Thursday, July 29, 2010

Pond thoughts

My colleague Mike McCarthy, Environment Editor of The Independent, is writing about ponds in today's paper - in particular, the Million Ponds Project by the Oxford-based Pond Conservation, which aims to restore the 470,000 ponds we in Britain to the million which existed a century ago. It's a lovely piece, and you can read it here.
But it also made me think about my own pond - which I fear Mike would describe as a mere "water feature" - and reminded me that I don't have any up-to-date pictures of it.
Ponds are very difficult to photograph, I find. You need a special filter thingy in order to photograph fish, and white waterlilies overexpose themselves (if you see what I mean). And I've often taken a shot I thought I would be really proud of, only to find that I've left a disgusting pile of detritus on the side that I fished out prior to fetching my camera and promptly forgot about.
Then there are the Netfloat heron deterrents that I always forget to take out, not to mention any stray leaves or rotting plants that I haven't noticed.
Part of the frustration with ponds - and much of the masochistic pleasure, I suspect - is the fact that you spend half the year hoping things will grow and the rest of the year trying to stop them doing so. Having worried that my water soldiers (Stratiotes aloides) would never become established, I now have a veritable army of the little blighters. The pygmy waterlily I was so proud of seems to have turned into a giant while my back was turned.
But my new Oase pump is working perfectly and I have hardly a trace of blanketweed thanks to regular applications of Nishikoi Goodbye Blanket Weed, a sort of turbo-charged version of barley straw. It's expensive, but it seems to work.
The biggest problem this year however is not the pond itself, but what's around it. The pond is in a very sunny position and I tend to use the ledge around it as a place to nurture succulents, grow cuttings or seedlings and dump anything that needs a bit of warmth and TLC. This means it's usually a bit of a mess. Not only that, but the fig tree beside the pond has put on a spurt of growth, overshadowing half the area of water. Luckily, summer is not a bad time to prune figs.
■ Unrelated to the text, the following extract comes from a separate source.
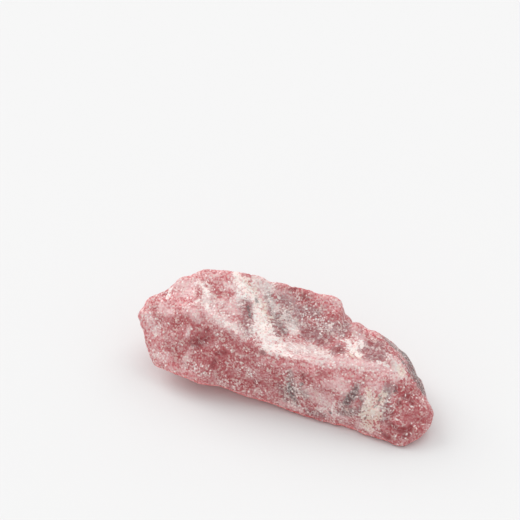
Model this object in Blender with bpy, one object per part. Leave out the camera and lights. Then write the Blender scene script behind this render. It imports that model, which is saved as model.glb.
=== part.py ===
"""A rough rhodochrosite specimen: one broken block of pink massive stone that lies on a flat fracture face.

The block is described by the corners where its cleavage and fracture faces meet, in millimetres. Groups of corners
are wrapped in their convex hulls and fused, chips of the same kind are struck off the result, its edges are worn
round, and its faces then get the swells, breaks, ledges and dents of broken stone. +X runs to the narrow nose, +Y to
the back and +Z up. The origin is under the middle of the stone, on the surface that it lies on.
"""

import math

import bmesh
import bpy
from mathutils import Vector, noise

MM = 0.001  # one millimetre in metres

# Corners of the block, by the name of the place: x, y, z in mm.
CORNERS = {
    # lower edge of the front, from the left end to the nose
    "left foot": (-24.8, -13.0, 3.2),
    "corner foot": (-16.6, -13.9, 4.0),
    "front foot left": (-9.2, -9.8, 1.6),
    "front foot middle": (3.2, -8.9, 0.7),
    "front foot right": (15.2, -6.4, 0.3),
    "nose foot": (28.2, -6.3, 0.5),
    # break across the front, between its upper slope and its steep foot
    "apron left": (4.0, -7.9, 5.5),
    "apron middle": (12.2, -6.2, 5.8),
    "apron right": (18.6, -5.0, 5.6),
    "nose front": (26.6, -5.2, 4.6),
    # left end
    "left tip": (-30.6, -8.6, 10.2),
    "left cheek": (-28.6, -9.1, 7.6),
    "knob top": (-30.2, -5.4, 12.5),
    "knob saddle": (-27.2, -2.4, 13.9),
    "dome shoulder": (-26.4, -2.0, 15.0),
    "left heel": (-27.0, 2.0, 5.5),
    # crest along the back of the top
    "dome left": (-25.5, -0.2, 16.0),
    "dome top": (-21.2, 2.0, 18.2),
    "crest left": (-15.0, 4.4, 18.7),
    "crest middle": (-6.4, 6.3, 18.2),
    "crest right": (1.6, 7.2, 17.0),
    "back corner": (5.9, 9.4, 16.7),
    # top of the shoulder, to the right of the notch in the crest
    "notch": (7.2, 7.4, 12.9),
    "shoulder back": (14.6, 8.8, 13.0),
    "side edge top": (16.4, 7.4, 12.8),
    "side edge middle": (20.1, 5.3, 11.8),
    "side edge low": (23.6, 3.9, 9.8),
    # ridge between the top and the front
    "left brow": (-25.2, -5.2, 14.2),
    "ridge left": (-18.6, -7.0, 14.9),
    "ridge dome": (-14.2, -6.4, 15.3),
    "ridge middle": (-2.6, -7.5, 12.8),
    "ridge waist": (2.1, -6.8, 12.3),
    "ridge right": (10.3, -3.4, 12.0),
    "ridge bend": (17.7, -0.3, 11.7),
    "nose corner": (22.0, 0.4, 10.0),
    "nose brow": (25.4, 1.8, 8.4),
    # nose
    "nose cheek": (28.5, 1.5, 6.4),
    "nose tip": (30.9, 1.0, 4.4),
    "nose chin": (31.6, -1.4, 2.6),
    "nose heel": (29.8, 1.8, 1.0),
    # grey side that falls from the shoulder to the right
    "side top": (17.5, 10.1, 9.7),
    "side middle": (20.2, 10.0, 7.7),
    "side low": (22.8, 7.8, 6.6),
    "side end": (26.1, 6.4, 5.0),
    # valley of the hollow in the top
    "hollow rim": (-13.4, 5.0, 19.0),
    "hollow flank": (-8.2, -2.6, 15.2),
    "hollow head": (-5.6, 4.6, 16.0),
    "hollow neck": (-3.0, 1.2, 13.6),
    "hollow floor left": (-0.2, -1.8, 12.3),
    "hollow floor right": (6.1, -0.7, 12.1),
    "hollow end": (9.4, 1.4, 12.2),
    "hollow lip": (-1.6, -6.4, 12.9),
    "above the hollow": (0.0, 2.0, 30.0),
    # back
    "back left": (-22.5, 7.4, 10.6),
    "back middle": (-9.0, 12.0, 6.0),
    "back bulge": (-1.5, 12.8, 9.4),
    "back right": (8.0, 13.4, 5.4),
    "back knee": (13.5, 12.8, 3.2),
    "back end": (20.0, 10.5, 4.5),
    "back tail": (23.5, 9.2, 2.4),
    # shelf that a slab came off, in the left half of the back
    "shelf inner left": (-25.5, 4.6, 12.2),
    "shelf inner right": (-2.4, 9.6, 10.6),
    "shelf outer left": (-26.5, 12.0, 11.0),
    "shelf outer right": (-1.0, 18.0, 8.2),
    "slab top left": (-24.5, 3.8, 15.8),
    "slab top right": (-5.6, 8.4, 15.2),
    "slab outer top left": (-25.0, 12.0, 19.0),
    "slab outer top right": (-3.0, 18.0, 18.0),
    # underside
    "sole left": (-17.0, -6.5, -0.7),
    "sole left back": (-17.0, 4.5, -0.7),
    "sole middle back": (-2.0, 9.0, -0.7),
    "sole right back": (14.0, 9.0, -0.7),
    "sole nose": (27.5, 1.0, -0.7),
    "sole front": (10.0, -6.0, -0.7),
}

# Convex lumps that make up the block.
LUMPS = {
    "body": (
        "left foot", "corner foot", "front foot left", "front foot middle", "front foot right", "apron left",
        "left heel", "dome shoulder", "dome left", "dome top", "crest left", "crest middle", "crest right",
        "back corner", "notch", "left brow", "ridge left", "ridge dome", "ridge middle", "ridge waist", "hollow end",
        "back left", "back middle", "back bulge", "back right",
        "sole left", "sole left back", "sole middle back", "sole front",
    ),
    "knob": (
        "left foot", "corner foot", "left tip", "left cheek", "knob top", "knob saddle", "dome shoulder",
        "left heel", "left brow", "ridge left", "sole left", "sole left back",
    ),
    "toe": (
        "notch", "shoulder back", "side edge top", "side edge middle", "side edge low",
        "side top", "side middle", "side low", "side end", "hollow floor right",
        "ridge waist", "ridge right", "ridge bend", "nose corner", "nose brow",
        "nose cheek", "nose tip", "nose chin", "nose heel", "nose foot", "nose front",
        "apron left", "apron middle", "apron right", "front foot middle", "front foot right",
        "back right", "back knee", "back end", "back tail",
        "sole middle back", "sole right back", "sole nose", "sole front",
    ),
}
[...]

Can you see any water? No, neither can I. By the way, I have no idea what variety that dark-leaved canna is. I bought it last year and it didn't flower (I bought it late in the season and it was too dark and rainy and cold). But the foliage itself is nice. That's a hardy banana in the pot on the lefthand corner of the pond.

Ah, there's some water and even some fish. The plastic things that look like place mats are the Netfloat anti-heron devices. They link together with plastic ties to form a floating barrier that the heron can't poke its beak through. The green pointy things are the water soldiers, which I need to thin out. The yellow stuff is Acorus gramineus 'Ogon'. Yup, yellow leaves and pointy things, even in the pond.

Echeveria cuttings which are overdue for potting up. I like using terracotta pots, but that means I need something fairly sturdy to put them in, otherwise it's a pain if you have to move them. After shopping around in a vain attempt to find something at a reasonable price, I bought these seed trays from Harrod Horticultural.
I can't believe how much seed trays cost. And when they arrived, they were really rough and raw-looking. So I sanded them down (with an electric sander, I hasten to add: I'm not stupid, you know!) and painted them with Cuprinol Garden Shades in Seagrass. It's not a colour I would normally go for, but I thought it complemented the terracotta - and it looks terrific with the echeveria. Two sample pots were enough to do all three trays. I felt very proud of myself when I'd finished.